Leo XIII didn’t snort cocaine powder—although I can imagine a powerful scene of a pope snuffling blow like Tony Montana before shouting, “Say hello to my little papal bull!”—but instead enthusiastically slurped a coca-enhanced “tonic wine”…and so did a lot of other 19th-century bigwigs.
If You Want to Hang Out, You’ve Gotta Take Her Out, Cocaine
The snowy-white roots of cocaine wine can be found in the mid-19th century work of physician and anthropologist Paolo Mantegazza who, after testing the effects of coca on himself during a trip to South America in 1859, wrote,
I sneered at the poor mortals condemned to live in this valley of tears while I, carried on the wings of two leaves of coca, went flying through the spaces of 77,438 words, each more splendid than the one before…An hour later, I was sufficiently calm to write these words in a steady hand: God is unjust because he made man incapable of sustaining the effect of coca all life long. I would rather have a life span of ten years with coca than one of 10 000 000 000 000 000 000 000 centuries without coca.
This glowing description inspired French chemist Angelo Mariani to create in 1863 a tonic combining Bordeaux and coca leaf (with a ratio of six mg of coca leaf per one oz of wine; the version exported to the United States supersized the ratio to 7.2 mg of coca). The tonic, Vin Tonique Mariani à la Coca de Peroum, was promoted as “a digestif, apertif, energy booster, and general cure-all” with a recommended dosage of two–three glasses per day; children were encouraged to tipple only one glass or so because, you know, safety first.
How safe was this for kids and adults? Even though the medical establishment of the time loved the plonk, Atlas Obscura warns,
This was potent stuff. The ethanol in the wine operated as a solvent, extracting cocaine from the coca leaf. When cocaine and alcohol are imbibed together, a third chemical compound, called cocaethylene, forms as the intoxicants are metabolized in the liver. This intense psychoactive is more euphoric, powerful, and toxic than cocaine or alcohol alone.
This euphoria proved irresistible to political figures and celebrities who enthusiastically endorsed the product. United States presidents Grant and McKinley used it to get out the vote (at least in their livers), Queen Victoria found it put the hustle in her bustle, and actress Sandra Bernhardt even proclaimed, “When at times unable to proceed, a few drops give me new life” (much like in an advertisement where a recently-resurrected ghoul carries a tray of the wine because “the mummies themselves stand up and walk after drinking Vin Mariani”).

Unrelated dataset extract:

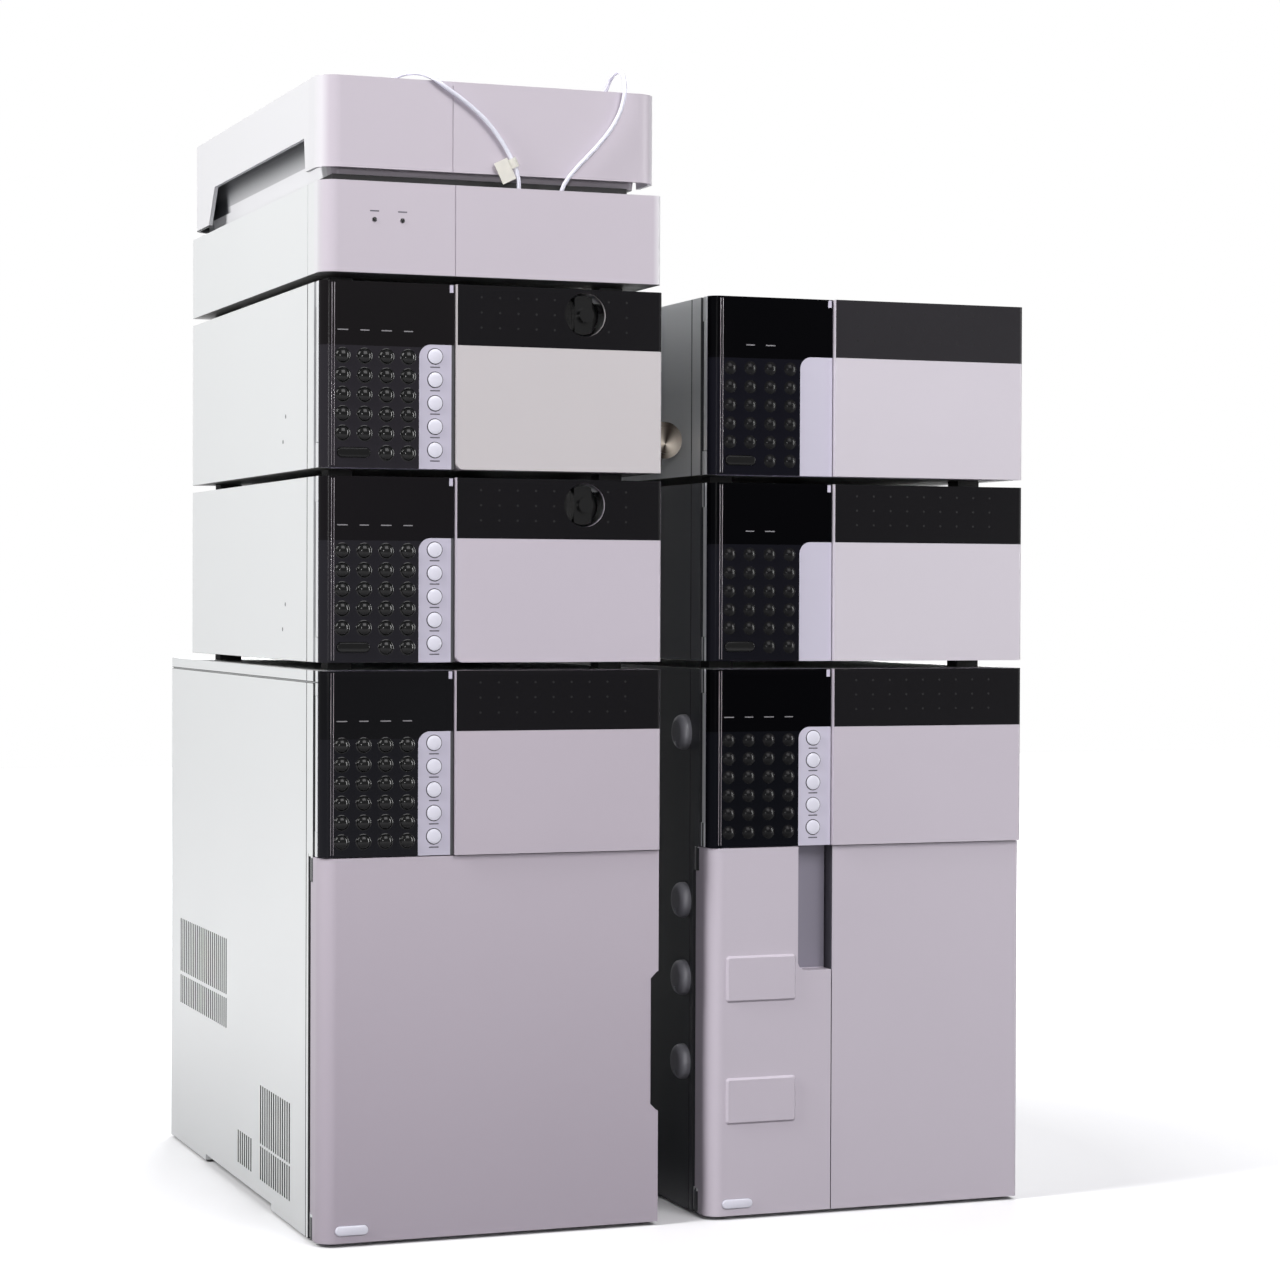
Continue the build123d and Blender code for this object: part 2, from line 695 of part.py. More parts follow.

My favorite, though, is the afore-mentioned Pope Leo XIII, who not only liked the wine enough to plug it (see the advertisement above) but even awarded a gold medal to Mariani “in recognition of benefits received from Mariani Wine Tonic.” What benefits did His Holiness receive, you might well ask? According to one historian, Leo toted Vin Mariani around in a “personal hipflask to fortify himself in those moments when prayer was insufficient.” Yes, cocaine wine was just the thing for pulling through a spiritual dry spell: “I’m really not feeling the Spirit today. Well, just a wee nip from my little drinkie-flask and wwwwhhhhoooaaaa…”
If You Want to Get Down, Down on the Ground, Cocaine
Unfortunately for Mariani & Co. and coke-loving clerics everywhere, movements in the early 20th century to restrict narcotics caused the Vin Mariani ride to crash. Increased awareness of the dangers of cocaine, combined with the 1906 Pure Food and Drug Act prohibiting the sale of food products with inaccurate labeling, reduced the demand for coca-enhanced products; the 1914 Harrison Narcotics Tax Act (regulating opiates and coca) finally killed it.
If you really want to live like a pope you can buy the current version of Vin Mariani but, since the manufacturing process removes the alkaloid from the coca leaves, you probably won’t find your prayers lifted up on the wings of coca angels. You can apparently enjoy its tonic flavor but “can only imaginatively fill in the missing onset of gentle euphoria—and regret its absence.”
And that, sadly, is uncinematic.
Image: Advertisement for Vin Mariani with Pope Leo XIII (Source).